= PROBLEM TO WORK ON =
Your answer must consist solely of the number of lines that contain the word "bodies".

= A block of data =
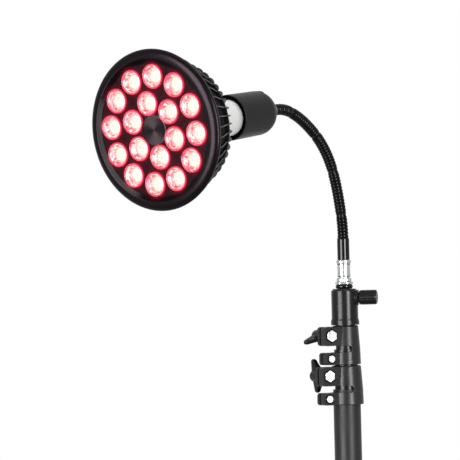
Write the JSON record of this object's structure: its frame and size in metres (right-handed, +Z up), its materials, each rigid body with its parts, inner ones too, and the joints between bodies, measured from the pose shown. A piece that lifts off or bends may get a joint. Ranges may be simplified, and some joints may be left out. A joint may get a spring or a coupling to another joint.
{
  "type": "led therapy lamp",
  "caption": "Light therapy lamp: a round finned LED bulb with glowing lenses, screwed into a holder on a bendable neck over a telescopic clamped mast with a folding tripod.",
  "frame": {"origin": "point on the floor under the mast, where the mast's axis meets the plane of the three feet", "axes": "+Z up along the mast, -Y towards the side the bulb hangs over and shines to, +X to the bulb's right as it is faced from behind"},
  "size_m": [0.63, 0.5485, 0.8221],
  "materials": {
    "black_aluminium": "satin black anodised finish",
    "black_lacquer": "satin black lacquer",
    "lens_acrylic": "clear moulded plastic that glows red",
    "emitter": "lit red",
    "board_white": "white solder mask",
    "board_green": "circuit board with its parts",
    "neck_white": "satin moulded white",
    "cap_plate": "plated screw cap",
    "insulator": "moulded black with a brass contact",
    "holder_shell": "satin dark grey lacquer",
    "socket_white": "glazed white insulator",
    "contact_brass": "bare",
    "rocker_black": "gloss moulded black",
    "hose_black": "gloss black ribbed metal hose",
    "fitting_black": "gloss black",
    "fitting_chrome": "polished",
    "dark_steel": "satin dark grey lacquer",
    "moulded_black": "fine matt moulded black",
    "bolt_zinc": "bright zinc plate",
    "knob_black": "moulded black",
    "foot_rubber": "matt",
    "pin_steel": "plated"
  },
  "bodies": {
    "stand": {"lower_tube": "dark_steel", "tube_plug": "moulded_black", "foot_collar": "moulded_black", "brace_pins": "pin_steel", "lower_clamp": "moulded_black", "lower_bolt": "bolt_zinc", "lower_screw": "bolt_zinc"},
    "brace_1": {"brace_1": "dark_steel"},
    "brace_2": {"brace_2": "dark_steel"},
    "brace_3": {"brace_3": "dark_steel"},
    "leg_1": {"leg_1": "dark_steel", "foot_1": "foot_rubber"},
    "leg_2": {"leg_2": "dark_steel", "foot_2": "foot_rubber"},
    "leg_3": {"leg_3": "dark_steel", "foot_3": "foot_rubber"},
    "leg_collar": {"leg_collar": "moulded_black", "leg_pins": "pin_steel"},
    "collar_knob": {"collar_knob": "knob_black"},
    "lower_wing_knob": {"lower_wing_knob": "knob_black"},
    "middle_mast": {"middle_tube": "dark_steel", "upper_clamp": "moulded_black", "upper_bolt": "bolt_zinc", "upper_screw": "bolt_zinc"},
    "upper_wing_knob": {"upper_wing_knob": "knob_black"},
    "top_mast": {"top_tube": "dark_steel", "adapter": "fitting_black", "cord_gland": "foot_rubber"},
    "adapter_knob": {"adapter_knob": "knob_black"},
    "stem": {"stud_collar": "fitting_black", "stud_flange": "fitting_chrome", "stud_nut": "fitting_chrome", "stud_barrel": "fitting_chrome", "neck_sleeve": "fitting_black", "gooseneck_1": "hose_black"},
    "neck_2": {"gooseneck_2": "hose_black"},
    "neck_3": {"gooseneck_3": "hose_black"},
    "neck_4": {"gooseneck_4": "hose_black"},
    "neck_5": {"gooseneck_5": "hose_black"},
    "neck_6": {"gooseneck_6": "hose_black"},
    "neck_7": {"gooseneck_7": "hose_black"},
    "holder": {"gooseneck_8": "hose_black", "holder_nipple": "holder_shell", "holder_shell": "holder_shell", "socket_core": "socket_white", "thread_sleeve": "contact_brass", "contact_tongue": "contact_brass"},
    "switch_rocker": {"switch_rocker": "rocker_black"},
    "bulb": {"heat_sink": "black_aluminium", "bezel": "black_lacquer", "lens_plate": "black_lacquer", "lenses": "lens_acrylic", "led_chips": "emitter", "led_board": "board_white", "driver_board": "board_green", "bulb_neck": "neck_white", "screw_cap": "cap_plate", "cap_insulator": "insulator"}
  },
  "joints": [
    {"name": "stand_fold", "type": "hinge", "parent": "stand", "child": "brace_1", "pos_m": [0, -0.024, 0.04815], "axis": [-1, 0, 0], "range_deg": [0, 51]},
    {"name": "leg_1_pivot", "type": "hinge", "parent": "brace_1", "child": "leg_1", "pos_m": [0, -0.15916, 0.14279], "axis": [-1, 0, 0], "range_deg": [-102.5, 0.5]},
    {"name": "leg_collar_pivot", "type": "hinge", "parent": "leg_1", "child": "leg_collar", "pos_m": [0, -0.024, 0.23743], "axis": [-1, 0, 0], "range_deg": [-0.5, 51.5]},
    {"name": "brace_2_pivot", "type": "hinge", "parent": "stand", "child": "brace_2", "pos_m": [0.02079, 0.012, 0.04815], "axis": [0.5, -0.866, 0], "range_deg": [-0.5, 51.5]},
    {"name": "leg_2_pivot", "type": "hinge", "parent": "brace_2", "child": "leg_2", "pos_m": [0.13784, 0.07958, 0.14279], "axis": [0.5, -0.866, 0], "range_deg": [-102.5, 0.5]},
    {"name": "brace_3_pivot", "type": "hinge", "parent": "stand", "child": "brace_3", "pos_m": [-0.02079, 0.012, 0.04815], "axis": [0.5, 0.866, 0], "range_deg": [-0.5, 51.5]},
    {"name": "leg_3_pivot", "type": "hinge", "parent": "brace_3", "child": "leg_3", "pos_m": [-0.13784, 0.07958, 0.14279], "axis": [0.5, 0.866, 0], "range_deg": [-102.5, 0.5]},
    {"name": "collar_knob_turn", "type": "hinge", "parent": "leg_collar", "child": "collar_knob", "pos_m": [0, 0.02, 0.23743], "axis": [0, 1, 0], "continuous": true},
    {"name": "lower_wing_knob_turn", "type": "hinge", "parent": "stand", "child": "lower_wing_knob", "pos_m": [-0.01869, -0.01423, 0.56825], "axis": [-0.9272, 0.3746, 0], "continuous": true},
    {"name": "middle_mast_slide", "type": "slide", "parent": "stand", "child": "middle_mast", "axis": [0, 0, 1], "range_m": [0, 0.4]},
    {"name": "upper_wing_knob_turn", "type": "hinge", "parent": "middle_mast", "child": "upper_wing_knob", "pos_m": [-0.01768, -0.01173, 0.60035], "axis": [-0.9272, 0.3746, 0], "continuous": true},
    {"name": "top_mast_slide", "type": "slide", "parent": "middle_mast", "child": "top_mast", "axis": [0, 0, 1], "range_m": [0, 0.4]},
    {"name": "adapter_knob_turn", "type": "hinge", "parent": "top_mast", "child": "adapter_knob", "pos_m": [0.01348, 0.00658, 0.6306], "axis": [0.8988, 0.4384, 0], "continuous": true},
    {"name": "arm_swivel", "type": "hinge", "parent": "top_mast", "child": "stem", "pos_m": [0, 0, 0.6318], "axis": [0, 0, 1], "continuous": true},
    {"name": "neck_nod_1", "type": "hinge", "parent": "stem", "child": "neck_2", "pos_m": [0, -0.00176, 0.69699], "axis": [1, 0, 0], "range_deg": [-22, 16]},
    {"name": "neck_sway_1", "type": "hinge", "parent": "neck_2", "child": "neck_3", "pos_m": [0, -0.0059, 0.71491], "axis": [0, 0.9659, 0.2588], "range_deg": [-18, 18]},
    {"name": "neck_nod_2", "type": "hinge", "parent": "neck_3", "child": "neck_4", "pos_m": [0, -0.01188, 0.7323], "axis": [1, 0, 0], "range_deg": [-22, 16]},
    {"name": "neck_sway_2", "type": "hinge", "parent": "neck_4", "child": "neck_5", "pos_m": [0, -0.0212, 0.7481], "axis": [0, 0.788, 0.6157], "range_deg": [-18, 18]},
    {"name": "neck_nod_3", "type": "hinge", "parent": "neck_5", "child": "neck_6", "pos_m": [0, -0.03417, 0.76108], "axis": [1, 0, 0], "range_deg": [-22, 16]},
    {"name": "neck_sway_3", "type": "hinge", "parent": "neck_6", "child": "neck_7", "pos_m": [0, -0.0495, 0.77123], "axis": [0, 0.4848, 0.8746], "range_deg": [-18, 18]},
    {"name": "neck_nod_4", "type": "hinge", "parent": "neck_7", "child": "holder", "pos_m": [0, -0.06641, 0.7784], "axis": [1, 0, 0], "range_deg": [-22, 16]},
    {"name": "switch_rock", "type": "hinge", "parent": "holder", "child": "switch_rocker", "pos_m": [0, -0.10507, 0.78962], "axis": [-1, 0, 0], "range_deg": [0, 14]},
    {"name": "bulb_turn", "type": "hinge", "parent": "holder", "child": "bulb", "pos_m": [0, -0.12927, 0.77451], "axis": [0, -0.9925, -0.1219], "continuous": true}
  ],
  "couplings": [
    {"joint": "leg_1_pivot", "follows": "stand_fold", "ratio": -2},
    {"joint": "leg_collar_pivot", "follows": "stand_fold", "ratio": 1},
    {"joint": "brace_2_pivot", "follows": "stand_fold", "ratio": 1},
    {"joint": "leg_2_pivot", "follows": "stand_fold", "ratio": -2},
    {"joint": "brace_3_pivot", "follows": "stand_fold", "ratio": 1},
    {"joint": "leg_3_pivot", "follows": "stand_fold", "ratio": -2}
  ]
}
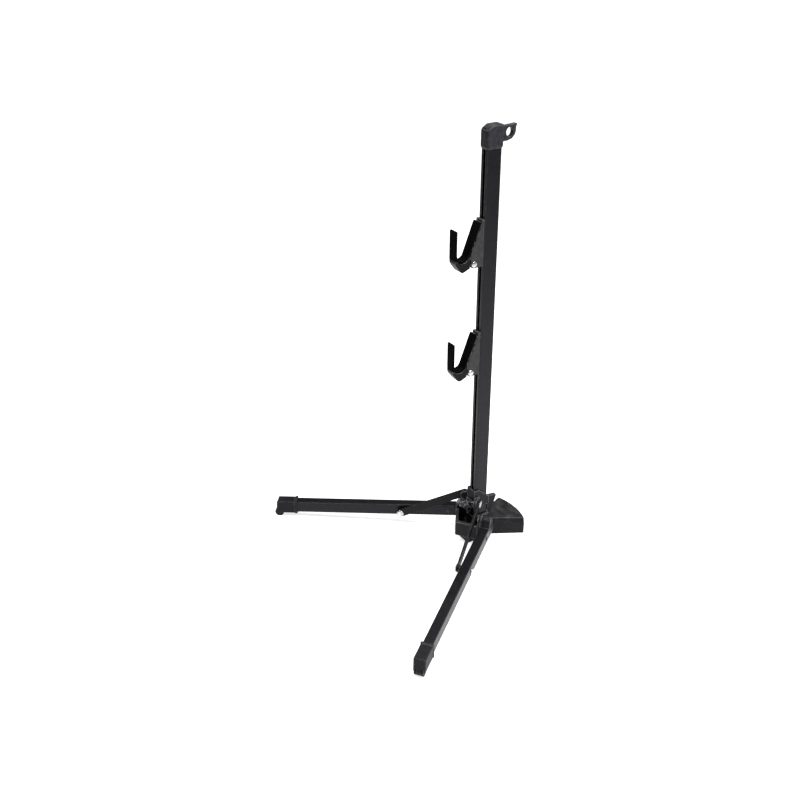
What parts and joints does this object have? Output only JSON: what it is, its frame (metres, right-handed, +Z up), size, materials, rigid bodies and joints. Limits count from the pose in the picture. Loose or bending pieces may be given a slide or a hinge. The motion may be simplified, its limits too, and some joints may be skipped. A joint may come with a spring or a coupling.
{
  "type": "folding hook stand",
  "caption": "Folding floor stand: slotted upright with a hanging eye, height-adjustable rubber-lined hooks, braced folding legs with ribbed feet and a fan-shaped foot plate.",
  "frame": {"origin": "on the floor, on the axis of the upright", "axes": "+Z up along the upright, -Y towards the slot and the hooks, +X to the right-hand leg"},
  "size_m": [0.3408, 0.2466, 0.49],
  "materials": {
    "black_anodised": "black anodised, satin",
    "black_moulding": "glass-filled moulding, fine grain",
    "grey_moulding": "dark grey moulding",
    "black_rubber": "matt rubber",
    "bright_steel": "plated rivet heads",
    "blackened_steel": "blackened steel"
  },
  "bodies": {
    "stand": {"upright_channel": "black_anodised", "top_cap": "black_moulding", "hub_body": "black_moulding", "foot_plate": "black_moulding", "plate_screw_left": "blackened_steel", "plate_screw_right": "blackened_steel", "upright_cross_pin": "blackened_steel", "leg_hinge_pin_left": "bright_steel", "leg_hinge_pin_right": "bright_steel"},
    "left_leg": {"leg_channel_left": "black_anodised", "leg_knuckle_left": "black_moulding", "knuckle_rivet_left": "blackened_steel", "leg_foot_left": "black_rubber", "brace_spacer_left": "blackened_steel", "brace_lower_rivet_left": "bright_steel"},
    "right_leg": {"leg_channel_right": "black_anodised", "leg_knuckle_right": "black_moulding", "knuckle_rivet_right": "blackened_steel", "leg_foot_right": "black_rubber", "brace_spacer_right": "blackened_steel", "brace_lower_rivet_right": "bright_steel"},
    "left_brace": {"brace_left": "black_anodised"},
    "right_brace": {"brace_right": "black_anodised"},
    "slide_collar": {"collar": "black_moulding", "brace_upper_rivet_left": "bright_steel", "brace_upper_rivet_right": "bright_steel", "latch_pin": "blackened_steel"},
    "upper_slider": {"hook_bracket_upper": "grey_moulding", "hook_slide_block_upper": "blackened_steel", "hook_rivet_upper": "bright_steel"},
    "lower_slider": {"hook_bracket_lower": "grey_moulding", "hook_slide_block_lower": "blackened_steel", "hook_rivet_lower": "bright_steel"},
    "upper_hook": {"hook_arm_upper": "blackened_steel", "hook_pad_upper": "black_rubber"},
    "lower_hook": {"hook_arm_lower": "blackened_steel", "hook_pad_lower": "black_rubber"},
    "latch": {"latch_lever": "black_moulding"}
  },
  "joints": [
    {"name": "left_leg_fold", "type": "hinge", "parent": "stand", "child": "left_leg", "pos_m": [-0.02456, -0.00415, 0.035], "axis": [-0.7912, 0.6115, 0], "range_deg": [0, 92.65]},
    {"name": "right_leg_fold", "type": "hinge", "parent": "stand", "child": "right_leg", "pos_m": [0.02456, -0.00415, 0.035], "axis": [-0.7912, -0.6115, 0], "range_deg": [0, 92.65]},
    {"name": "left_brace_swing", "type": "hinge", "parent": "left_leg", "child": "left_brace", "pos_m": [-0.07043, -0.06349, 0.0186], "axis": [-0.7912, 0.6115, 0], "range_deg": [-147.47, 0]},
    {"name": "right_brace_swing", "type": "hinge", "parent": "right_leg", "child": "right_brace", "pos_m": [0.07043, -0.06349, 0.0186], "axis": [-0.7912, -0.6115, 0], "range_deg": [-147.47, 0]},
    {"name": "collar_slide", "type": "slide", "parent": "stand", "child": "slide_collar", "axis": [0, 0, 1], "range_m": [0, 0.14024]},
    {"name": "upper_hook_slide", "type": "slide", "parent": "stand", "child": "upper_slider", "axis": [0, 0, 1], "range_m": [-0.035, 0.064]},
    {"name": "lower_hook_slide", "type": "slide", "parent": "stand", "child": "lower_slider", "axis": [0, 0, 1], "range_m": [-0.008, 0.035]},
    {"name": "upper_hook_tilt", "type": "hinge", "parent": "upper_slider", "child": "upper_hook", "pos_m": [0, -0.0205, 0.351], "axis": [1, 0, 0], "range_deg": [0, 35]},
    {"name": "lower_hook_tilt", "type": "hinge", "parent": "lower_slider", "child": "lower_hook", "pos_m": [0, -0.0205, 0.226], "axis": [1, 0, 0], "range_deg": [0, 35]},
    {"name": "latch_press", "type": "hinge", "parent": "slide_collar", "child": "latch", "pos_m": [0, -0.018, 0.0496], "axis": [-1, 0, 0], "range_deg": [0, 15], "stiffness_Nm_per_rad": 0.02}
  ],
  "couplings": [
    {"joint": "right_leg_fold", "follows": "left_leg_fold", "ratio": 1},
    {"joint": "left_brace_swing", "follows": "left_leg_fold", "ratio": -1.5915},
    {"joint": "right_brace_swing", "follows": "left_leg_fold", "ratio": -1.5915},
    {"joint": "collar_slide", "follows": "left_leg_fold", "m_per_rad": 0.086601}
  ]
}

= REPLY =
4